# start of DATA SUPPLIED

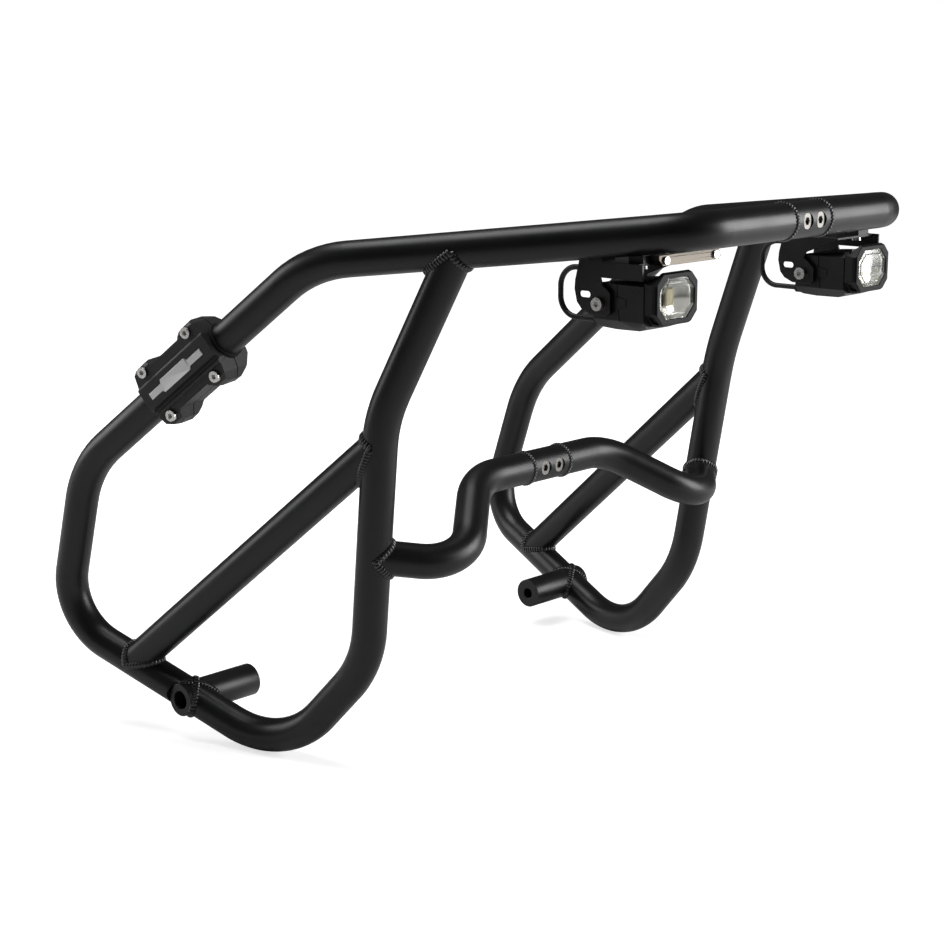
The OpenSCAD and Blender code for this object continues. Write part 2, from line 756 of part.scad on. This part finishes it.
loop(false);  // loop_right
loop(true);  // loop_left
front_leg(false);  // front_leg_right
front_leg(true);  // front_leg_left
brace(false);  // brace_right
brace(true);  // brace_left
lower_bar(false);  // lower_bar_right
lower_bar(true);  // lower_bar_left
boss(false);  // boss_right
boss(true);  // boss_left
color(black) coupler_half(c_mid, -1);  // upper_coupler_right
color(black) coupler_half(c_mid, 1);  // upper_coupler_left
color(black) coupler_half(c_low, -1);  // lower_coupler_right
color(black) coupler_half(c_low, 1);  // lower_coupler_left
coupler_screws(c_mid);  // upper_coupler_screws
coupler_screws(c_low);  // lower_coupler_screws
weld_beads(false);  // weld_beads_right
weld_beads(true);  // weld_beads_left
weld_rings(c_mid);  // upper_weld_rings
weld_rings(c_low);  // lower_weld_rings
pad_cover();
pad_back();
pad_plate();
pad_screws();
pad_liner();
lamp_bracket(false);  // lamp_bracket_right
lamp_bracket(true);  // lamp_bracket_left
bracket_foot(false);  // bracket_foot_right
bracket_foot(true);  // bracket_foot_left
bracket_screws(false);  // bracket_screws_right
bracket_screws(true);  // bracket_screws_left
stay_bar();
stay_screw();
lamp_housing(false);  // lamp_housing_right
lamp_housing(true);  // lamp_housing_left
lamp_bezel(false);  // lamp_bezel_right
lamp_bezel(true);  // lamp_bezel_left
lamp_reflector(false);  // lamp_reflector_right
lamp_reflector(true);  // lamp_reflector_left
lamp_lens(false);  // lamp_lens_right
lamp_lens(true);  // lamp_lens_left
pivot_bolts(false);  // pivot_bolts_right
pivot_bolts(true);  // pivot_bolts_left
lamp_gland(false);  // lamp_gland_right
lamp_gland(true);  // lamp_gland_left
lamp_lead(false);  // lamp_lead_right
lamp_lead(true);  // lamp_lead_left
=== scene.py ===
"""Looks of the motorcycle crash bars: powder-coated tubes, scaled weld beads, slider pad and two lamps."""
import json
import math

import bmesh
import bpy
from mathutils import Matrix, Vector


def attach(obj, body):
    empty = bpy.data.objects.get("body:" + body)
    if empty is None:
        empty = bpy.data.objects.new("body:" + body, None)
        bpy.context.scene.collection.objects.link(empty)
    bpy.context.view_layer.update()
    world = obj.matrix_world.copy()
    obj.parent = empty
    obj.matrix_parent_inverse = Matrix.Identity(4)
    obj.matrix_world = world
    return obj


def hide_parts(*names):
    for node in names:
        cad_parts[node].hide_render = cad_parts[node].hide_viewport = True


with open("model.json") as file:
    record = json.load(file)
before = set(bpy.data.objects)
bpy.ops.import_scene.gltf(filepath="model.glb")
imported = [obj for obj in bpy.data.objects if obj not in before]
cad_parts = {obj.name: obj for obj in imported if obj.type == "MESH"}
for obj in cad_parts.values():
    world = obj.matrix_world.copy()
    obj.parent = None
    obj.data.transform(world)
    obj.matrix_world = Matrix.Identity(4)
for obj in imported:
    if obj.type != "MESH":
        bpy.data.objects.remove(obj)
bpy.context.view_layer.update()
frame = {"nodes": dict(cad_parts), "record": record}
nodes = frame["nodes"]


# Materials

def new_material(name):
    mat = bpy.data.materials.new(name)
    mat.use_nodes = True
    tree = mat.node_tree
    return mat, tree, tree.nodes["Principled BSDF"]


def object_noise(tree, scale, detail=4.0, stretch=(1, 1, 1), turn=(0, 0, 0), rough=0.55):
    coords = tree.nodes.new("ShaderNodeTexCoord")
    mapping = tree.nodes.new("ShaderNodeMapping")
    mapping.inputs["Scale"].default_value = stretch
    mapping.inputs["Rotation"].default_value = turn
    noise = tree.nodes.new("ShaderNodeTexNoise")
    noise.inputs["Scale"].default_value = scale
    noise.inputs["Detail"].default_value = detail
    noise.inputs["Roughness"].default_value = rough
    tree.links.new(coords.outputs["Object"], mapping.inputs["Vector"])
    tree.links.new(mapping.outputs["Vector"], noise.inputs["Vector"])
    return noise.outputs["Fac"]


def ramp(tree, fac, low, high, start=0.3, end=0.7):
    node = tree.nodes.new("ShaderNodeMapRange")
    node.inputs["From Min"].default_value = start
    node.inputs["From Max"].default_value = end
    node.inputs["To Min"].default_value = low
    node.inputs["To Max"].default_value = high
    tree.links.new(fac, node.inputs["Value"])
    return node.outputs["Result"]


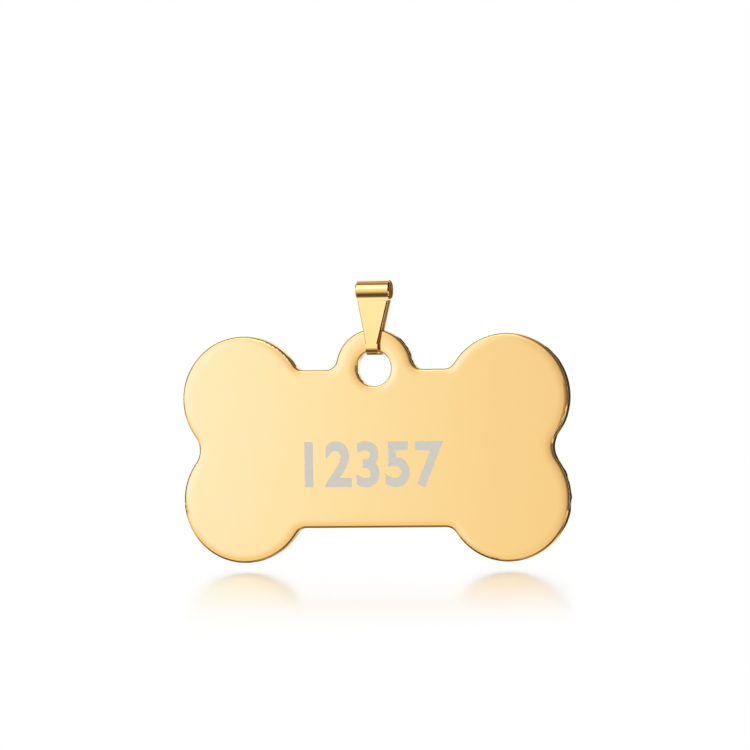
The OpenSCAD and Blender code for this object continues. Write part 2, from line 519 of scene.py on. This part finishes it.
def polished_gold(name, dullness, peel_depth, grain_turn):
    """Mirror-polished gold coating with hairlines along one direction, satin where it is unbuffed."""
    material = bpy.data.materials.new(name)
    paint = Shader(material)
    place = paint.add("ShaderNodeTexCoord", output="Object")
    patches = paint.add("ShaderNodeTexNoise", inputs={"Vector": place, "Scale": patch_scale, "Detail": 3})
    peel = paint.add("ShaderNodeTexNoise", inputs={"Vector": place, "Scale": peel_scale, "Detail": 1})
    drawn = paint.add(
        "ShaderNodeMapping",
        inputs={"Vector": place, "Rotation": (0, grain_turn, 0), "Scale": hairline_scale},
    )
    hairlines = paint.add("ShaderNodeTexNoise", inputs={"Vector": drawn, "Scale": 1, "Detail": 2})
    unbuffed = paint.add("ShaderNodeAttribute", {"attribute_name": "unbuffed"}, output="Fac")
    roughness = mirror_roughness + patches * dullness + unbuffed * satin_roughness
    relief = peel * peel_depth + hairlines * hairline_depth
    bump = paint.add("ShaderNodeBump", inputs={"Strength": 1.0, "Distance": 1.0, "Height": relief})
    metal = paint.add(
        "ShaderNodeBsdfPrincipled",
        inputs={"Base Color": gold_colour, "Metallic": 1.0, "Roughness": roughness, "Normal": bump},
    )
    paint.add("ShaderNodeOutputMaterial", inputs={"Surface": metal})
    return material


plate_gold = polished_gold("plate_gold", dullness=0.04, peel_depth=0.0012 * MM, grain_turn=0.35)
strip_gold = polished_gold("strip_gold", dullness=0.07, peel_depth=0.0008 * MM, grain_turn=1.4)
print("materials:", plate_gold.name, strip_gold.name)

# %% [markdown]
# ## Working on a copy of a solid
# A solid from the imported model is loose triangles, and it has to stay as it is. So each visible piece
# starts as a copy whose triangles are merged, which makes it one closed skin that the edit-mode tools
# can follow. Faces are then picked in code by the way they look.


# %% Helpers for copies
merge_distance = 0.0002 * MM


def copied(node, name):
    """A copy of a solid's skin, merged, under a name of its own."""
    bpy.ops.object.select_all(action="DESELECT")
    solid = frame["nodes"][node]
    solid.select_set(True)
    bpy.context.view_layer.objects.active = solid
    bpy.ops.object.duplicate()
    piece = bpy.context.active_object
    piece.name = name
    piece.data.name = name
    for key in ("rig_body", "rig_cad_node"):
        del piece[key]
    bpy.ops.object.parent_clear(type="CLEAR_KEEP_TRANSFORM")
    piece.data.materials.clear()
    bpy.ops.mesh.customdata_custom_splitnormals_clear()
    bpy.ops.object.mode_set(mode="EDIT")
    bpy.ops.mesh.select_all(action="SELECT")
    bpy.ops.mesh.remove_doubles(threshold=merge_distance)
    bpy.ops.object.mode_set(mode="OBJECT")
    return piece


def select_faces(piece, wanted):
    """Opens the piece in edit mode with only the wanted faces selected."""
    bpy.ops.object.select_all(action="DESELECT")
    piece.select_set(True)
    bpy.context.view_layer.objects.active = piece
    bpy.ops.object.mode_set(mode="EDIT")
    bpy.ops.mesh.select_mode(type="FACE")
    bpy.ops.mesh.select_all(action="DESELECT")
    bpy.ops.object.mode_set(mode="OBJECT")
    chosen = 0
    for face in piece.data.polygons:
        face.select = wanted(face)
        chosen += face.select
    bpy.ops.object.mode_set(mode="EDIT")
    return chosen


def smooth(piece, sharp_from):
    """Smooth shading up to an angle, led by the large faces, so flat walls stay flat to their rims."""
    bpy.ops.object.shade_smooth_by_angle(angle=math.radians(sharp_from))
    weighted = piece.modifiers.new("weighted", "WEIGHTED_NORMAL")
    weighted.keep_sharp = True
    bpy.ops.object.modifier_apply(modifier=weighted.name)


def dress(piece, node, body, material):
    """The finished piece stands for its solid, moves with its body and wears its material."""
    piece.data.materials.append(material)
    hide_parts(node)
    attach(piece, body)
    print(piece.name, "has", len(piece.data.polygons), "faces")


print("copy helpers ready")

# %% [markdown]
# ## The bone-shaped plate
# The blank is stamped, then tumbled and buffed, and buffing takes more from the rims than from the
# middle. So each face is flat in the middle and falls away a few hundredths of a millimetre towards
# the outline and the hole, and that slope is what catches the light as a glowing or a dark rim. A
# bevel can't give such a wide and shallow slope. A row of narrow insets can: each one steps inwards and
# a little outwards, steeply at first and hardly at all at the end. The copy is made thinner by what
# the insets add, so the finished plate is as thick as the solid.

# %% Plate
ring_w = 0.16 * MM
ring_slopes = (2.8, 1.6, 0.9, 0.4, 0.15)
ring_rises = [ring_w * math.tan(math.radians(slope)) for slope in ring_slopes]
last_ring_w = ring_w / 3
crown = sum(ring_rises)
flat_enough = 0.9999

plate = copied("tag_plate", "bone_plate")
select_faces(plate, lambda face: True)
bpy.ops.transform.resize(value=(1, 1 - 2 * crown / plate_t, 1), center_override=(0, 0, 0))
bpy.ops.object.mode_set(mode="OBJECT")
for side in (-1, 1):
    count = select_faces(plate, lambda face: face.normal.y * side > flat_enough)
    for rise in ring_rises:
        bpy.ops.mesh.inset(thickness=ring_w, depth=rise)
    bpy.ops.mesh.inset(thickness=last_ring_w, depth=0)
    bpy.ops.object.mode_set(mode="OBJECT")
    print("side", side, "crowned from", count, "flat faces")
smooth(plate, sharp_from=35)
dress(plate, "tag_plate", "tag_plate", plate_gold)

# %% [markdown]
# ## The strip bail
# The bail is the thin strip itself, with its roll, its two legs and the bend that runs through the
# hole. Its shape is all in the solid, down to the bevels that the stamping leaves along its edges. It
# needs no more than a merged skin that is smooth round the bends and sharp at the edges of the strip.
# The side of the strip that ends up inside the fold is never buffed. A face is on it when it looks
# towards the middle of the bail: the axis of the bore above, and the plane between the legs below.

# %% Bail
looks_inwards = -0.5

bail = copied("bail", "strip_bail")
smooth(bail, sharp_from=30)
unbuffed = bail.data.attributes.new("unbuffed", "FLOAT", "FACE")
for face in bail.data.polygons:
    outwards = Vector((0, face.center.y, max(face.center.z, 0)))
    inside = face.normal.dot(outwards.normalized()) < looks_inwards
    unbuffed.data[face.index].value = float(inside)
print("inside faces:", sum(item.value > 0 for item in unbuffed.data))
dress(bail, "bail", "bail", strip_gold)

# %% [markdown]
# ## The number on the face
# A laser turns the coating of such a tag into a matt grey mark. It has hardly any depth, but a flat
# picture on the face would flicker where two surfaces share a plane. So the digits are a slab a few
# microns proud of the face, made from a text object, turned into a mesh and set upright. The slab goes
# as deep into the plate as it stands out of it, so no gap shows under its rims.

# %% Digits
digits = "12357"
mark_w = 14.4 * MM
mark_h = 4.7 * MM
mark_x = -0.1 * MM
mark_drop = 1.6 * MM
proud = 0.005 * MM
text_depth = 0.02
bolder = 0.03
letter_space = 1.1
text_weld = 0.00001

bpy.ops.object.select_all(action="DESELECT")
bpy.ops.object.text_add()
number = bpy.context.active_object
number.name = "laser_number"
number.data.body = digits
number.data.extrude = text_depth
number.data.offset = bolder
number.data.space_character = letter_space
bpy.ops.object.convert(target="MESH")
bpy.ops.object.mode_set(mode="EDIT")
bpy.ops.mesh.select_all(action="SELECT")
bpy.ops.mesh.remove_doubles(threshold=text_weld)
bpy.ops.mesh.normals_make_consistent(inside=False)
bpy.ops.object.mode_set(mode="OBJECT")
bpy.ops.object.origin_set(type="ORIGIN_GEOMETRY", center="BOUNDS")
raw = number.dimensions.copy()
number.scale = (mark_w / raw.x, mark_h / raw.y, 2 * proud / raw.z)
number.rotation_euler = (math.pi / 2, 0, 0)
number.location = (mark_x, plate_low.y, bone_z - mark_drop)
bpy.ops.object.transform_apply(location=True, rotation=True, scale=True)
print("number", digits, "is", round(number.dimensions.x / MM, 2), "mm wide")

# %% [markdown]
# ## Laser grey
# The burnt coating is a mat of tiny pits, so it scatters light and has a fine speckle. One noise gives
# both the speckle of the tone and the change in roughness.

# %% Laser grey
speckle_scale = 9000
dark_grey = (0.67, 0.7, 0.7, 1)
pale_grey = (0.83, 0.87, 0.88, 1)
least_roughness = 0.45
speckle_roughness = 0.2

etched = bpy.data.materials.new("laser_grey")
grey = Shader(etched)
on_mark = grey.add("ShaderNodeTexCoord", output="Object")
speckle = grey.add("ShaderNodeTexNoise", inputs={"Vector": on_mark, "Scale": speckle_scale, "Detail": 2})
tone = grey.blend(speckle, dark_grey, pale_grey)
matt_grey = grey.add(
    "ShaderNodeBsdfPrincipled",
    inputs={
        "Base Color": tone,
        "Roughness": least_roughness + speckle * speckle_roughness,
        "Metallic": 0.0,
    },
)
grey.add("ShaderNodeOutputMaterial", inputs={"Surface": matt_grey})
number.data.materials.append(etched)
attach(number, "tag_plate")
print("number coated with", etched.name)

# end of DATA SUPPLIED

• **EXERCISE**
Output the section opening with the line that has "pad_cover();" and closing with the line that has "obj.matrix_parent_inverse = Matrix.Identity(4)". Keep both end lines and leave out the rest.

• **ANSWER**
pad_cover();
pad_back();
pad_plate();
pad_screws();
pad_liner();
lamp_bracket(false);  // lamp_bracket_right
lamp_bracket(true);  // lamp_bracket_left
bracket_foot(false);  // bracket_foot_right
bracket_foot(true);  // bracket_foot_left
bracket_screws(false);  // bracket_screws_right
bracket_screws(true);  // bracket_screws_left
stay_bar();
stay_screw();
lamp_housing(false);  // lamp_housing_right
lamp_housing(true);  // lamp_housing_left
lamp_bezel(false);  // lamp_bezel_right
lamp_bezel(true);  // lamp_bezel_left
lamp_reflector(false);  // lamp_reflector_right
lamp_reflector(true);  // lamp_reflector_left
lamp_lens(false);  // lamp_lens_right
lamp_lens(true);  // lamp_lens_left
pivot_bolts(false);  // pivot_bolts_right
pivot_bolts(true);  // pivot_bolts_left
lamp_gland(false);  // lamp_gland_right
lamp_gland(true);  // lamp_gland_left
lamp_lead(false);  // lamp_lead_right
lamp_lead(true);  // lamp_lead_left
=== scene.py ===
"""Looks of the motorcycle crash bars: powder-coated tubes, scaled weld beads, slider pad and two lamps."""
import json
import math

import bmesh
import bpy
from mathutils import Matrix, Vector


def attach(obj, body):
    empty = bpy.data.objects.get("body:" + body)
    if empty is None:
        empty = bpy.data.objects.new("body:" + body, None)
        bpy.context.scene.collection.objects.link(empty)
    bpy.context.view_layer.update()
    world = obj.matrix_world.copy()
    obj.parent = empty
    obj.matrix_parent_inverse = Matrix.Identity(4)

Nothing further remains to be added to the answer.